* Task brief
Write the material out again, line by line, exactly as it is.
══════════════════════════════
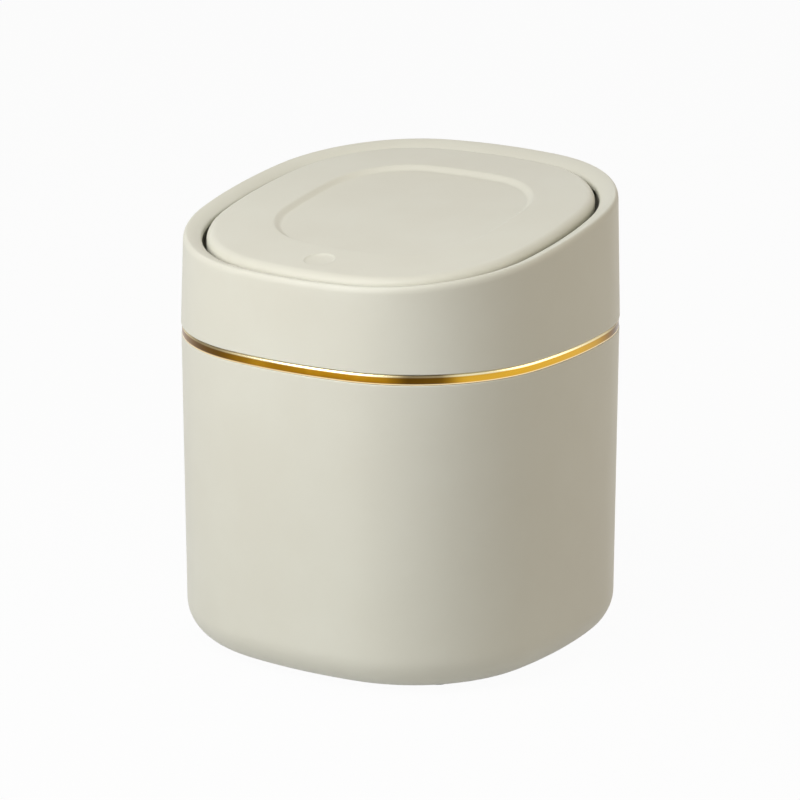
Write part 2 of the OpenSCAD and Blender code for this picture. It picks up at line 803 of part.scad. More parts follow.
module lid_top() {
    color(shell_colour)
        difference() {
            union() {
                lid_shell();
                for (p = lid_screw_places)
                    in_lid_frame()
                        translate([p.x, p.y, -plate_drop * cos(rim_tilt)])
                            cylinder(r = lid_post_r, h = (plate_drop - lid_wall) * cos(rim_tilt) + eps);
            }
            in_lid_frame() {
                translate([0, -dimple_front, dimple_ball_r() - dimple_depth])
                    sphere(r = dimple_ball_r());
                for (p = lid_screw_places)
                    translate([p.x, p.y, -plate_drop * cos(rim_tilt) - eps])
                        cylinder(r = screw_r + screw_fit, h = lid_screw_depth);
            }
        }
}

plate_low = plate_drop + plate_t;
window_front = 5;
window_back = 7.5;
window_in = pin_in - pin_head_t - slide_fit;
notch_half = 3.5;
barrel_web = 0.15;
module lid_plate() {
    color(inner_colour)
        difference() {
            union() {
                difference() {
                    capped_loft([
                        lid_ring(lid_inset + lid_wall + slide_fit, plate_low),
                        lid_ring(lid_inset + lid_wall + slide_fit, plate_drop)]);
                    in_lid_frame()
                        for (side = [0, 1])
                            mirror([side, 0, 0]) {
                                translate([window_in, hinge_back - window_front,
                                           -plate_low - cut_over])
                                    cube([barrel_in - barrel_web - window_in,
                                          window_front + window_back, plate_t + 2 * cut_over]);
                                translate([barrel_out + eps, hinge_back - notch_half,
                                           -plate_low - cut_over])
                                    cube([half_w, 2 * notch_half, plate_t + 2 * cut_over]);
                            }
                }
                for (side = [-1, 1])
                    along_x(side > 0 ? barrel_in : -barrel_out)
                        cylinder(r = hinge_boss_r, h = barrel_l);
            }
            for (side = [-1, 1])
                along_x((side > 0 ? barrel_in : -barrel_out) - cut_over)
                    cylinder(r = pin_r + pin_fit, h = barrel_l + 2 * cut_over);
            in_lid_frame()
                for (p = concat(lid_screw_places, striker_screw_places))
                    translate([p.x, p.y, -plate_low - cut_over])
                        cylinder(r = screw_r + seat_fit, h = plate_t + 2 * cut_over);
        }
}

module lid_screws() {
    color(steel_colour)
        in_lid_frame()
            for (p = lid_screw_places)
                translate([p.x, p.y, -plate_low * cos(rim_tilt)])
                    screw(plate_t + lid_screw_depth - slide_fit);
}

striker_half = 9;
striker_d = 4;
striker_t = 1.6;
striker_len = 6;
striker_screw_x = 6.6;
striker_screw_places = [for (side = [-1, 1]) [side * striker_screw_x, -latch_front]];
module striker() {
    base_z = -plate_low * cos(rim_tilt) - striker_t;
    stem_h = grip_drop + base_z + striker_t / 2;
    color(acetal_colour)
        difference() {
            union() {
                in_lid_frame()
                    translate([-striker_half, -latch_front - striker_d, base_z])
                        cube([2 * striker_half, 2 * striker_d, striker_t]);
                in_latch_frame() {
                    translate([-stem_half, -striker_len / 2, 0])
                        cube([2 * stem_half, striker_len, stem_h]);
                    translate([0, striker_len / 2, 0])
                        rotate([90, 0, 0])
                            cylinder(r = striker_r, h = striker_len);
                }
            }
            in_lid_frame()
                for (p = striker_screw_places)
                    translate([p.x, p.y, base_z - cut_over])
                        cylinder(r = screw_r + seat_fit, h = striker_t + 2 * cut_over);
        }
}

module striker_screws() {
    color(steel_colour)
        in_lid_frame()
            for (p = striker_screw_places)
                translate([p.x, p.y, -plate_low * cos(rim_tilt) - striker_t])
                    screw(striker_t + plate_t - slide_fit);
}

bucket();
foot_front_left();
foot_front_right();
foot_back_left();
foot_back_right();
trim_ring();
collar();
throat();
throat_screws();
stop_pads();
latch_housing();
latch_screws();
latch_spring();
latch_follower();
latch_plunger();
latch_jaws();
hinge_pin_left();
hinge_pin_right();
hinge_clips();
opener_left();
opener_right();
lid_top();
lid_plate();
lid_screws();
striker();
striker_screws();
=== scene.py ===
import json
import math

import bpy
from mathutils import Matrix, Vector


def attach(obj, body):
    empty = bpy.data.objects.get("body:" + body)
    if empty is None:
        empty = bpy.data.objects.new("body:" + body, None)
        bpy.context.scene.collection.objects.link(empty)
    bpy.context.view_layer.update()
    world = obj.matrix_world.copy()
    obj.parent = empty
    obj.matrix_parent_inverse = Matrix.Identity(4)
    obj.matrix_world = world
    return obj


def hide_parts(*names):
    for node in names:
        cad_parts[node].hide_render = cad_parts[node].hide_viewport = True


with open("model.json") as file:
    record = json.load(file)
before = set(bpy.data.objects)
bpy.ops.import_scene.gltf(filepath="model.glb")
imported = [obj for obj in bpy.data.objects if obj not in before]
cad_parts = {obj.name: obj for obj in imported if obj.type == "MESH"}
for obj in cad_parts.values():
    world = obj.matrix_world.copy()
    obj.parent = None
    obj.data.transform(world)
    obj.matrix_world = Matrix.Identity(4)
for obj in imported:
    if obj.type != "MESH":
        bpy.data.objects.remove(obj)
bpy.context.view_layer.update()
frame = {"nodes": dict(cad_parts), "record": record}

MM = 0.001
TILT = math.radians(8)
SLOPE = math.tan(TILT)
HALF = 75 * MM
CORNER = 58 * MM
RIM_Z = 159 * MM
LID_Z = 158.9 * MM
SMOOTH_ANGLE = math.radians(32)
MERGE = 0.002 * MM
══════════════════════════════
* Exercise solution
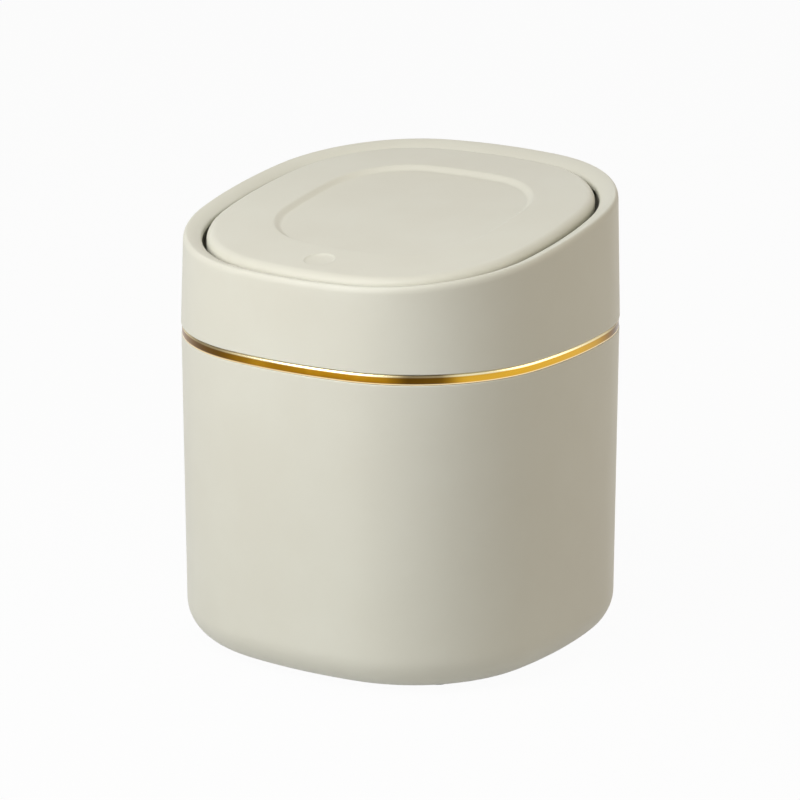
Write part 2 of the OpenSCAD and Blender code for this picture. It picks up at line 803 of part.scad. More parts follow.
module lid_top() {
    color(shell_colour)
        difference() {
            union() {
                lid_shell();
                for (p = lid_screw_places)
                    in_lid_frame()
                        translate([p.x, p.y, -plate_drop * cos(rim_tilt)])
                            cylinder(r = lid_post_r, h = (plate_drop - lid_wall) * cos(rim_tilt) + eps);
            }
            in_lid_frame() {
                translate([0, -dimple_front, dimple_ball_r() - dimple_depth])
                    sphere(r = dimple_ball_r());
                for (p = lid_screw_places)
                    translate([p.x, p.y, -plate_drop * cos(rim_tilt) - eps])
                        cylinder(r = screw_r + screw_fit, h = lid_screw_depth);
            }
        }
}

plate_low = plate_drop + plate_t;
window_front = 5;
window_back = 7.5;
window_in = pin_in - pin_head_t - slide_fit;
notch_half = 3.5;
barrel_web = 0.15;
module lid_plate() {
    color(inner_colour)
        difference() {
            union() {
                difference() {
                    capped_loft([
                        lid_ring(lid_inset + lid_wall + slide_fit, plate_low),
                        lid_ring(lid_inset + lid_wall + slide_fit, plate_drop)]);
                    in_lid_frame()
                        for (side = [0, 1])
                            mirror([side, 0, 0]) {
                                translate([window_in, hinge_back - window_front,
                                           -plate_low - cut_over])
                                    cube([barrel_in - barrel_web - window_in,
                                          window_front + window_back, plate_t + 2 * cut_over]);
                                translate([barrel_out + eps, hinge_back - notch_half,
                                           -plate_low - cut_over])
                                    cube([half_w, 2 * notch_half, plate_t + 2 * cut_over]);
                            }
                }
                for (side = [-1, 1])
                    along_x(side > 0 ? barrel_in : -barrel_out)
                        cylinder(r = hinge_boss_r, h = barrel_l);
            }
            for (side = [-1, 1])
                along_x((side > 0 ? barrel_in : -barrel_out) - cut_over)
                    cylinder(r = pin_r + pin_fit, h = barrel_l + 2 * cut_over);
            in_lid_frame()
                for (p = concat(lid_screw_places, striker_screw_places))
                    translate([p.x, p.y, -plate_low - cut_over])
                        cylinder(r = screw_r + seat_fit, h = plate_t + 2 * cut_over);
        }
}

module lid_screws() {
    color(steel_colour)
        in_lid_frame()
            for (p = lid_screw_places)
                translate([p.x, p.y, -plate_low * cos(rim_tilt)])
                    screw(plate_t + lid_screw_depth - slide_fit);
}

striker_half = 9;
striker_d = 4;
striker_t = 1.6;
striker_len = 6;
striker_screw_x = 6.6;
striker_screw_places = [for (side = [-1, 1]) [side * striker_screw_x, -latch_front]];
module striker() {
    base_z = -plate_low * cos(rim_tilt) - striker_t;
    stem_h = grip_drop + base_z + striker_t / 2;
    color(acetal_colour)
        difference() {
            union() {
                in_lid_frame()
                    translate([-striker_half, -latch_front - striker_d, base_z])
                        cube([2 * striker_half, 2 * striker_d, striker_t]);
                in_latch_frame() {
                    translate([-stem_half, -striker_len / 2, 0])
                        cube([2 * stem_half, striker_len, stem_h]);
                    translate([0, striker_len / 2, 0])
                        rotate([90, 0, 0])
                            cylinder(r = striker_r, h = striker_len);
                }
            }
            in_lid_frame()
                for (p = striker_screw_places)
                    translate([p.x, p.y, base_z - cut_over])
                        cylinder(r = screw_r + seat_fit, h = striker_t + 2 * cut_over);
        }
}

module striker_screws() {
    color(steel_colour)
        in_lid_frame()
            for (p = striker_screw_places)
                translate([p.x, p.y, -plate_low * cos(rim_tilt) - striker_t])
                    screw(striker_t + plate_t - slide_fit);
}

bucket();
foot_front_left();
foot_front_right();
foot_back_left();
foot_back_right();
trim_ring();
collar();
throat();
throat_screws();
stop_pads();
latch_housing();
latch_screws();
latch_spring();
latch_follower();
latch_plunger();
latch_jaws();
hinge_pin_left();
hinge_pin_right();
hinge_clips();
opener_left();
opener_right();
lid_top();
lid_plate();
lid_screws();
striker();
striker_screws();
=== scene.py ===
import json
import math

import bpy
from mathutils import Matrix, Vector


def attach(obj, body):
    empty = bpy.data.objects.get("body:" + body)
    if empty is None:
        empty = bpy.data.objects.new("body:" + body, None)
        bpy.context.scene.collection.objects.link(empty)
    bpy.context.view_layer.update()
    world = obj.matrix_world.copy()
    obj.parent = empty
    obj.matrix_parent_inverse = Matrix.Identity(4)
    obj.matrix_world = world
    return obj


def hide_parts(*names):
    for node in names:
        cad_parts[node].hide_render = cad_parts[node].hide_viewport = True


with open("model.json") as file:
    record = json.load(file)
before = set(bpy.data.objects)
bpy.ops.import_scene.gltf(filepath="model.glb")
imported = [obj for obj in bpy.data.objects if obj not in before]
cad_parts = {obj.name: obj for obj in imported if obj.type == "MESH"}
for obj in cad_parts.values():
    world = obj.matrix_world.copy()
    obj.parent = None
    obj.data.transform(world)
    obj.matrix_world = Matrix.Identity(4)
for obj in imported:
    if obj.type != "MESH":
        bpy.data.objects.remove(obj)
bpy.context.view_layer.update()
frame = {"nodes": dict(cad_parts), "record": record}

MM = 0.001
TILT = math.radians(8)
SLOPE = math.tan(TILT)
HALF = 75 * MM
CORNER = 58 * MM
RIM_Z = 159 * MM
LID_Z = 158.9 * MM
SMOOTH_ANGLE = math.radians(32)
MERGE = 0.002 * MM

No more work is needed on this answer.